Et si le réchauffement climatique cédait la place à un grand rafraîchissement aux conséquences inattendues?
Christian Authier
Pour avoir dépeint depuis plus de trente ans dans des romans, des récits, des contes ou des chroniques les désastres des temps où nous sommes, Benoît Duteurtre n’a pas échappé au procès de lèse-progressisme, voire pire. Aggravant son cas, l’auteur de Tout doit disparaître et du Voyage en France (prix Médicis 2001) ose invoquer le passé sans forcément l’insulter, comme en témoigne son amour de la Belle Époque. Difficile cependant de caricaturer l’écrivain en réac ronchon ou en imprécateur apocalyptique tant son usage de l’esprit critique, du doute, de la mise en perspective lui épargne les réflexes pavloviens de l’idéologue. S’inscrivant dans une tradition très ancienne, c’est en artiste et en satiriste que Duteurtre croque ses contemporains, les conformismes, les idées folles, l’absurde se drapant dans une pseudo- rationalité.

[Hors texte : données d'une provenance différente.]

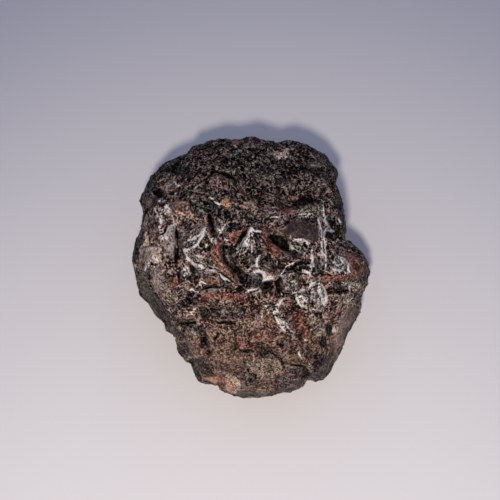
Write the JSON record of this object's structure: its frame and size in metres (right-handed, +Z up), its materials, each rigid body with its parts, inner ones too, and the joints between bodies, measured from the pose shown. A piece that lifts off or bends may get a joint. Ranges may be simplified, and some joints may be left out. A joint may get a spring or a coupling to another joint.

Modernité aventureuse et ludique
Le nouveau roman de notre collaborateur illustre parfaitement son goût de la fantaisie et du contrepied. Ainsi, il imagine dans un futur proche un retour au climat tempéré en France et en Europe. Le réchauffement climatique semble bien s’estomper et faire machine arrière. L’occasion peut-être, grâce à ce retournement, de contrarier un dérèglement qui n’est pas seulement météorologique ou écologique. Place donc à un « rafraîchissement » des esprits, des cœurs, des âmes. Et si ce modèle tempéré s’étendait à la politique, la société, l’économie, les mœurs, la religion? Le Grand Rafraîchissement mêle l’inspiration fantaisiste du Retour du Général et la veine autobiographique de Duteurtre qui se confie ici à travers des carnets intimes avant de devenir un personnage du roman. Ce numéro de « passe-muraille » ne surprend pas chez le disciple de Marcel Aymé. On sourit et on rit beaucoup dans le sillage de personnages (un policier maghrébin, une bourgeoise BCBG, une magistrate en rupture de ban, un veuf mélancolique…) pris dans des situations baroques – notamment des rafles policières dans les beaux quartiers au nom de la lutte contre les discriminations – et dont les destinées vont se croiser. La variété des tons et des atmosphères participe au plaisir du lecteur. L’écrivain célèbre les bonheurs de la vie des villes et de la vie des champs, signe des pages émouvantes sur la vieillesse, épingle « l’intersectionnalité» de luttes antinomiques, pose un regard perçant sur des situations du quotidien que chacun a vécues. Il faut saluer la virtuosité de la construction comme l’audace d’une narration éclatée et cependant limpide. Au pessimisme de la raison, Benoît Duteurtre oppose l’optimisme qu’autorise l’imagination. À «une modernité théorique, conventionnelle et passablement sectaire », il préfère «la modernité véritable, découvreuse, aventureuse et ludique». Le Grand Rafraîchissement, roman à l’insolence apaisée et solaire, en est une brillante illustration.